Short problem
Your task is to quote the listing below exactly, beginning with its first line and ending on the line bearing "return (twelveAt - angle) % 360 < 180".

--------------------------------

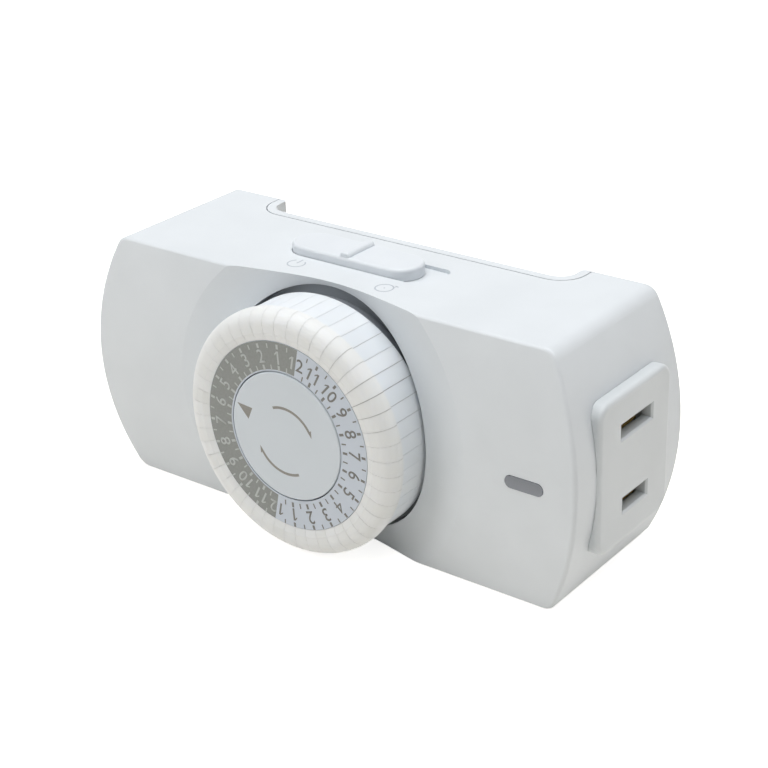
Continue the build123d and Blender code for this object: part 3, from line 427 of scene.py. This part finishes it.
def glyph(text, angle, height, shift=0.0):
    # one or two digits with their tops outward, as flat faces in mm
    turn = Matrix.Rotation(-math.radians(angle), 3, "Z")
    meshes = []
    for place, digit in enumerate(text):
        step = shift + (place - (len(text) - 1) / 2) * ring["digitPitch"]
        shape = digitFace(digit, height)
        for vert in shape.verts:
            vert.co = turn @ Vector((vert.co.x + step, vert.co.y + ring["digitAt"], 0))
        mesh = bpy.data.meshes.new("digit")
        shape.to_mesh(mesh)
        shape.free()
        meshes.append(mesh)
    return meshes


def glyphsPiece(name, meshes, material):
    shape = bmesh.new()
    for mesh in meshes:
        shape.from_mesh(mesh)
        bpy.data.meshes.remove(mesh)
    addFilm(name, shape, secondColour, material, "dial")


def onGreyHalf(angle):
    return (twelveAt - angle) % 360 < 180


def printTicks():
    dark, pale = [], []
    for half in range(halfHours):
        if half % (halfHours // 2) == 0:  # the edge of the grey half marks noon and midnight
            continue
        angle = twelveAt - half * halfHour
        width = ring["hourMm"] if half % 2 == 0 else ring["halfMm"]
        side = pale if onGreyHalf(angle) else dark
        side += [bar(angle, *ring["outerTick"], width), bar(angle, *ring["innerTick"], width)]
    printPiece("darkTickPrint", dark, secondColour, digitInk, "dial")
    printPiece("paleTickPrint", pale, secondColour, paleInk, "dial")


def printDigits():
    dark, pale = [], []
    for hour in range(halfHours // 2):
        angle = twelveAt - hour * 2 * halfHour
        if hour % 12:
            side = pale if onGreyHalf(angle) else dark
            side += glyph(str(hour % 12), angle, ring["digitMm"])
        else:  # a twelve stands astride the edge of the grey half
            first, second = (pale, dark) if hour == 0 else (dark, pale)
            first += glyph("1", angle, ring["digitMm"], -ring["digitPitch"] / 2)
            second += glyph("2", angle, ring["digitMm"], ring["digitPitch"] / 2)
    glyphsPiece("darkDigitPrint", dark, digitInk)
    glyphsPiece("paleDigitPrint", pale, paleInk)


greyHalf = arcBand(twelveAt - 180, twelveAt, ring["inner"], ring["outer"], ring["greySteps"])
printPiece("greyHalfPrint", greyHalf, onFront(plateY), greyHalfInk, "dial")
printTicks()
printDigits()

# each arrow is the angles of its tail and its tip
disc = {"centre": (-0.08, -0.83), "radius": 5.75, "stroke": 0.45, "arrows": ((-22.6, 69.8), (155.4, 248.6)),
        "steps": 24, "headDegrees": 11, "barbDegrees": 1, "barb": 0.34,
        "triangle": ((-9.72, 3.5), (-6.62, 3.24), (-7.55, 1.12))}
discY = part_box("centre_disc")[0].y / mm


def printDisc():
    outlines = []
    inner, outer = disc["radius"] - disc["stroke"] / 2, disc["radius"] + disc["stroke"] / 2
    for tail, tip in disc["arrows"]:
        neck = tip - disc["headDegrees"]
        outlines += arcBand(tail, neck, inner, outer, disc["steps"])
        outlines.append([polar(neck, inner), polar(tip, disc["radius"]),
                         polar(neck - disc["barbDegrees"], outer + disc["barb"]), polar(neck, outer)])
    centre = Vector(disc["centre"])
    outlines = [[centre + p for p in outline] for outline in outlines]
    printPiece("discMarkPrint", [disc["triangle"], *outlines], onFront(discY), markInk, "housing")


printDisc()

# each sign is a ring, whole or broken, and strokes given by their two ends and their width
signs = {"radius": 1.45, "line": 0.25,
         "power": {"centre": (-9.6, -17.65), "ring": (38, 322, 40), "strokes": [((0, 0.1), (0, 1.75), 0.25)]},
         "clock": {"centre": (8.6, -18.3), "ring": (0, 360, 48),
                   "strokes": [((-0.12, 0), (0.12, 0), 0.24), ((1.02, 1.02), (1.35, 1.35), 0.25),
                               ((1.05, 1.6), (1.7, 1.35), 0.25)]}}
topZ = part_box("front_housing")[1].z / mm


def strokeBetween(first, last, width):
    along = (last - first).normalized()
    across = Vector((-along.y, along.x)) * width / 2
    return [first - across, last - across, last + across, first + across]


def printSigns():
    inner, outer = signs["radius"] - signs["line"] / 2, signs["radius"] + signs["line"] / 2
    outlines = []
    for sign in (signs["power"], signs["clock"]):
        centre = Vector(sign["centre"])
        start, end, steps = sign["ring"]
        outlines += [[centre + p for p in quad] for quad in arcBand(start, end, inner, outer, steps)]
        for first, last, width in sign["strokes"]:
            outlines.append(strokeBetween(centre + Vector(first), centre + Vector(last), width))
    printPiece("switchIconPrint", outlines, onTop(topZ), iconInk, "housing")


printSigns()
print("marks printed")

floorLook = {"colour": "#F2EEE7", "size": 6.0, "gapMm": 0.05, "glow": (0.78, 1.0), "reach": (0.25, 0.9)}


def backgroundRays(tree):
    # rays that look straight at the backdrop, or at it in a gloss or through a window
    paths = addNode(tree, "ShaderNodeLightPath").outputs
    seen = addNode(tree, "ShaderNodeMath", {0: paths["Is Camera Ray"], 1: paths["Is Glossy Ray"]},
                   operation="MAXIMUM")
    return addNode(tree, "ShaderNodeMath", {0: seen, 1: paths["Is Transmission Ray"]}, operation="MAXIMUM")


def paleFloor():
    bottom = cadBounds[0].z - floorLook["gapMm"] * mm
    mesh = bpy.data.meshes.new("floor")
    half = floorLook["size"] / 2
    corners = [(-half, -half, bottom), (half, -half, bottom), (half, half, bottom), (-half, half, bottom)]
    mesh.from_pydata(corners, [], [(0, 1, 2, 3)])
    floor = bpy.data.objects.new("floor", mesh)
    bpy.context.scene.collection.objects.link(floor)
    material = bpy.data.materials.new("paleFloor")
    material.use_nodes = True
    tree = material.node_tree
    tree.nodes.clear()
    matt = addNode(tree, "ShaderNodeBsdfDiffuse", {"Color": hexColour(floorLook["colour"])})
    # far from the object the floor runs out into the white backdrop
    place = addNode(tree, "ShaderNodeTexCoord").outputs["Object"]
    away = addNode(tree, "ShaderNodeVectorMath", {0: place}, operation="LENGTH").outputs["Value"]
    level = addNode(tree, "ShaderNodeMapRange", {"Value": away, **span("From", floorLook["reach"]),
                                                 **span("To", floorLook["glow"])})
    glow = addNode(tree, "ShaderNodeMath", {0: backgroundRays(tree), 1: level}, operation="MULTIPLY")
    light = addNode(tree, "ShaderNodeEmission", {"Color": (1, 1, 1, 1), "Strength": glow})
    both = addNode(tree, "ShaderNodeAddShader", {0: matt, 1: light})
    addNode(tree, "ShaderNodeOutputMaterial", {"Surface": both})
    mesh.materials.append(material)


paleFloor()

lamps = {
    "topSoftbox": {"place": (0.0, -0.03, 0.75), "aim": (0, -0.01, 0), "size": 0.9, "watts": 7.6},
    "frontSoftbox": {"place": (-0.55, -0.75, 0.35), "aim": (0, -0.02, 0), "size": 0.6, "watts": 2.5},
    "endSoftbox": {"place": (0.74, -0.08, 0.45), "aim": (0.03, -0.01, 0), "size": 0.5, "watts": 0.75},
    "backSoftbox": {"place": (0.6, 0.7, 0.3), "aim": (0, 0, 0), "size": 0.6, "watts": 0.7},
}
for name, lamp in lamps.items():
    data = bpy.data.lights.new(name, "AREA")
    data.shape = "SQUARE"
    data.size = lamp["size"]
    data.energy = lamp["watts"]
    light = bpy.data.objects.new(name, data)
    light.location = lamp["place"]
    light.rotation_euler = (Vector(lamp["aim"]) - Vector(lamp["place"])).to_track_quat("-Z", "Y").to_euler()
    bpy.context.scene.collection.objects.link(light)

worldLook = {"strength": (0.01, 1), "colour": "#FFFFFF"}  # on the object, and as the backdrop
world = bpy.data.worlds.new("studio")
bpy.context.scene.world = world
world.use_nodes = True
tree = world.node_tree
tree.nodes.clear()
strength = addNode(tree, "ShaderNodeMapRange", {"Value": backgroundRays(tree),
                                                **span("To", worldLook["strength"])})
background = addNode(tree, "ShaderNodeBackground", {"Color": hexColour(worldLook["colour"]),
                                                    "Strength": strength})
addNode(tree, "ShaderNodeOutputWorld", {"Surface": background})

camera = {"place": (0.1647, -0.2200, 0.1260), "azimuth": 38.223, "elevation": 25.277, "roll": -2.067,
          "lens": 83.35, "shiftX": 0.01336, "shiftY": -0.0010, "nearest": 0.01}
cameraData = bpy.data.cameras.new("camera")
cameraData.lens = camera["lens"]
cameraData.sensor_width = 36
cameraData.shift_x = camera["shiftX"]
cameraData.shift_y = camera["shiftY"]
cameraData.clip_start = camera["nearest"]
cameraObject = bpy.data.objects.new("camera", cameraData)
cameraObject.location = camera["place"]
azimuth, elevation = math.radians(camera["azimuth"]), math.radians(camera["elevation"])
level = math.cos(elevation)
back = Vector((math.sin(azimuth) * level, -math.cos(azimuth) * level, math.sin(elevation)))
cameraObject.rotation_mode = "QUATERNION"
roll = Matrix.Rotation(math.radians(camera["roll"]), 3, "Z").to_quaternion()
cameraObject.rotation_quaternion = (-back).to_track_quat("-Z", "Y") @ roll
bpy.context.scene.collection.objects.link(cameraObject)
bpy.context.scene.camera = cameraObject
bpy.context.scene.view_settings.view_transform = "Standard"
print("stage set")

--------------------------------

Solution to this task
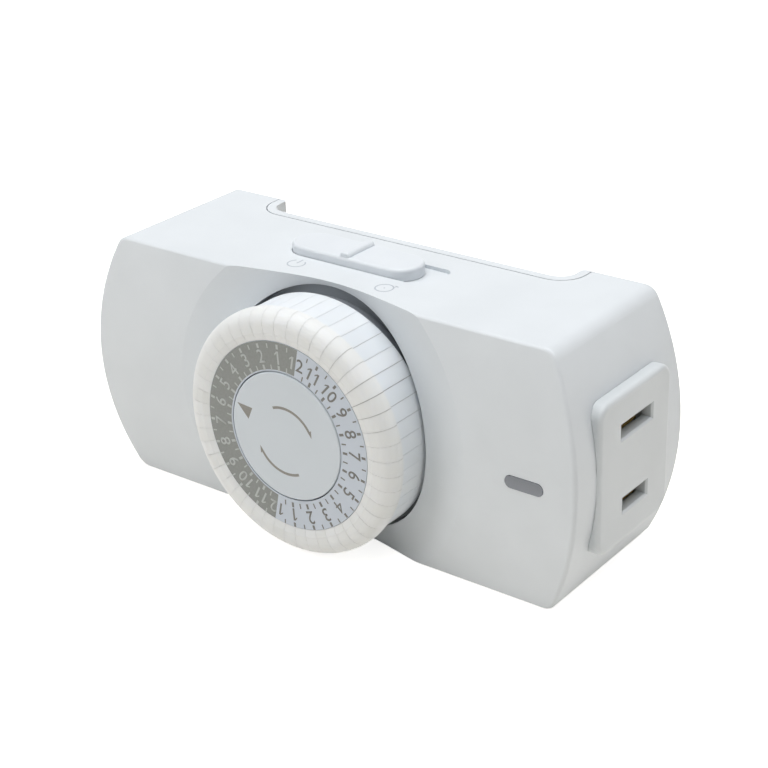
Continue the build123d and Blender code for this object: part 3, from line 427 of scene.py. This part finishes it.
def glyph(text, angle, height, shift=0.0):
    # one or two digits with their tops outward, as flat faces in mm
    turn = Matrix.Rotation(-math.radians(angle), 3, "Z")
    meshes = []
    for place, digit in enumerate(text):
        step = shift + (place - (len(text) - 1) / 2) * ring["digitPitch"]
        shape = digitFace(digit, height)
        for vert in shape.verts:
            vert.co = turn @ Vector((vert.co.x + step, vert.co.y + ring["digitAt"], 0))
        mesh = bpy.data.meshes.new("digit")
        shape.to_mesh(mesh)
        shape.free()
        meshes.append(mesh)
    return meshes


def glyphsPiece(name, meshes, material):
    shape = bmesh.new()
    for mesh in meshes:
        shape.from_mesh(mesh)
        bpy.data.meshes.remove(mesh)
    addFilm(name, shape, secondColour, material, "dial")


def onGreyHalf(angle):
    return (twelveAt - angle) % 360 < 180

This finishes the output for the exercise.